34 But when Moses went in before the Lord to speak with him, he took the vail off, until he came out. And he came out, and spake unto the children of Israel that which he was commanded.
35 And the children of Israel saw the face of Moses, that the skin of Moses’ face shone: and Moses put the vail upon his face again, until he went in to speak with him.
The Glory Done Away
It is supposed that the glory that Moses shone from his face from being in the presence of the Lord, eventually faded. I say “supposed,” because there isn’t anywhere I could find in the Old Testament, that gave mention to the glory eventually fading off the face of Moses.
While looking into these verses preparing information to write about, I’ve found that verse seven is one that has remained a mystery to many people, from the scholar to the layman. When trickled down, the mystery revolves around the “fading” of the glory off of the face of Moses.
Strange how our own presuppositions follow us around. I say that, because I went into this with the same idea- that Moses’s face stopped shining after a while. Now, after having looked into it a bit, I’ve found that there are at least five different interpretations going on, all around 2 Corinthians 3:7!
KJV: which glory was to be done away:
YLT: which was being made useless,
AMP: [a brilliance] that was fading,
NIV: transitory though it was,
NKJV: which glory was passing away,
There are a bunch of other translations that repeat “fading” or use terms such as “setting aside,” but I think you get the idea.
Personally speaking, when it comes to disputed matters such as this, I choose to go with the KJV. Why? Because out of all the translations, this is the only one where the translators were under the weight of “get it right or die.” This is only one of several reasons I stick with KJV.
Strong’s Lexicon will tell us that the transliteration of the phrase Paul used (glory was to be done away), is katargeō (we’d pronounce it as kä-tär-ge’-ō). There are many different definitions that fall under this word, such as:
- do away
The one term missing in the string of definitions above, is the word fade. So, why do so many translations use fade? I have no idea.
There isn’t any mention of the glory of the Lord fading off of the face of Moses, however, there is mention that he did indeed die. All of the above definitions could apply to one’s death.
So, who cares? Why bring any of this up, and what does it have to do with the ministration of righteousness?
Hinging on Death
The glory present on Moses was evident until death (at least as far as I can find). This was on his flesh, and consequently, the laws that the Father handed down toward Moses had a great deal to do with the flesh, and the cleansing of it from sin and iniquity.
In comes Jesus.
Aside from moments of convening with Moses and Elijah, the physical countenance of Christ Jesus was normal in appearance, without any extra showing of glory upon the flesh. That is until after his death and resurrection, where his countenance is recorded to shine.
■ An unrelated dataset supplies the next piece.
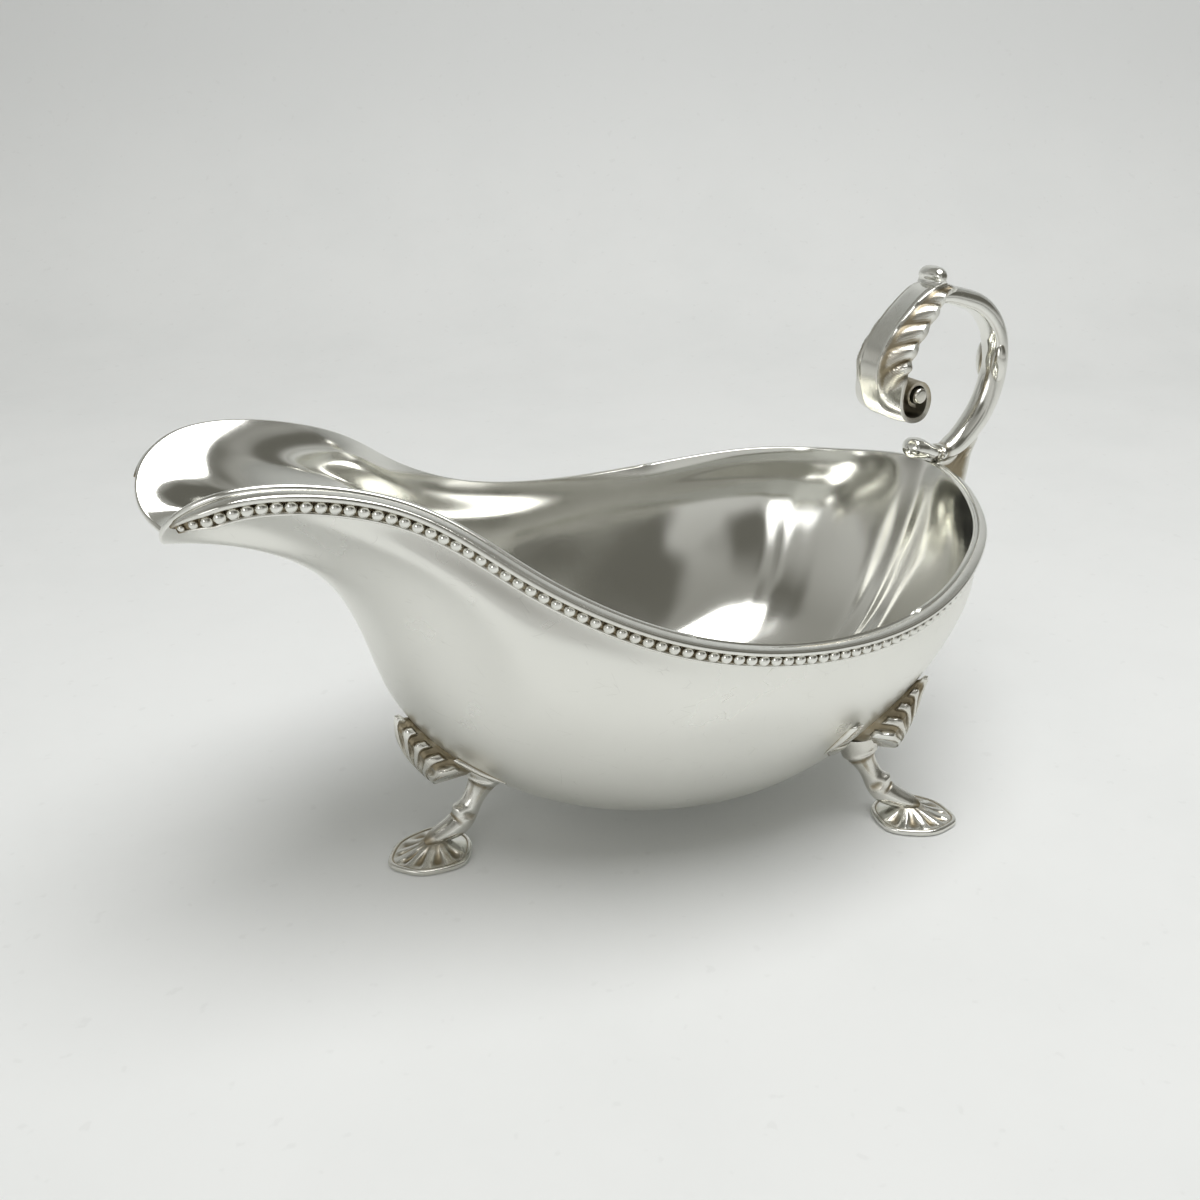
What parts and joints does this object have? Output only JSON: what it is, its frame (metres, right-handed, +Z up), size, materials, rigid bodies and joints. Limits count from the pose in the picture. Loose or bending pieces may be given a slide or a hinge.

2 Hath in these last days spoken unto us by his Son, whom he hath appointed heir of all things, by whom also he made the worlds;
3 Who being the brightness of his glory, and the express image of his person, and upholding all things by the word of his power, when he had by himself purged our sins, sat down on the right hand of the Majesty on high:
4 Being made so much better than the angels, as he hath by inheritance obtained a more excellent name than they.
The things that Jesus spoke, taught, and preached, were’t geared toward things of the flesh, but things of the spirit.
63 It is the spirit that quickeneth; the flesh profiteth nothing: the words that I speak unto you, they are spirit, and they are life.
From Glory to Glory
What I’m trying to point out above, is that the glory of the Lord was evident upon Moses until death, and the glory of the Lord became evident (even embodied) upon Christ Jesus after his death.
Moses unveiled his glorified face when he went in to the presence of the Lord to petition on behalf of the people. Christ Jesus, who is our ultimate and eternal High Priest, shines his face in the presence of the Father day and night.
3 Wherefore, holy brethren, partakers of the heavenly calling, consider the Apostle and High Priest of our profession, Christ Jesus; 2 Who was faithful to him that appointed him, as also Moses was faithful in all his house.
3 For this man was counted worthy of more glory than Moses, inasmuch as he who hath builded the house hath more honour than the house.
Covenant set in Righteousness
Christ Jesus makes us worthy of the Father, when we by ourselves are completely unworthy. Where we lack in the eyes of the Lord, Christ Jesus petitions on our behalf, having made himself our personal sacrificial lamb. Where before the law was too perfect for an imperfect people, Christ in us, the hope of glory, is all the perfection necessary.
Jesus didn’t replace the laws distributed to Moses, but fulfilled them, and makes us able to live and move acceptably in the eyes of the Father through him.
It is Christ’s righteousness that has made us right with the Father, certainly not our own. This is why we have a better covenant than what the Israelis enjoyed with Moses. Where we fail, Christ has persevered and is the victor over all things.
Us being his own, we partake and bask in his victory, being the point and the prize of his good works.
Being the point and prize of the good works and sacrifices of the Lord Jesus Christ, how do we show him appreciation? Do we say thanks and live according to the world? Or, do we live according to his Word, as well as giving thanks?
We who are Christ’s are under the ministration of righteousness, which is a far better ministration to be under than the former. However, unless we partake in the fruit of the Spirit, and allow the Lord to build us up from the inside out, being obedient to his Word, and staying in Christ, how could we ever stay in fulfilment of the former laws given by the Father?
They all round up into one place, which is the heart. God’s eyes are on the heart, as it is the place where he weighs us. If we’re doing what Jesus taught: Love the Lord with all of our hearts, love our neighbor as ourselves, and loving each other as Christ loves us, then all of the former is summed up and fulfilled. The former covenant worked from the outward works, the newer works from the inside out. Praise the Lord for that!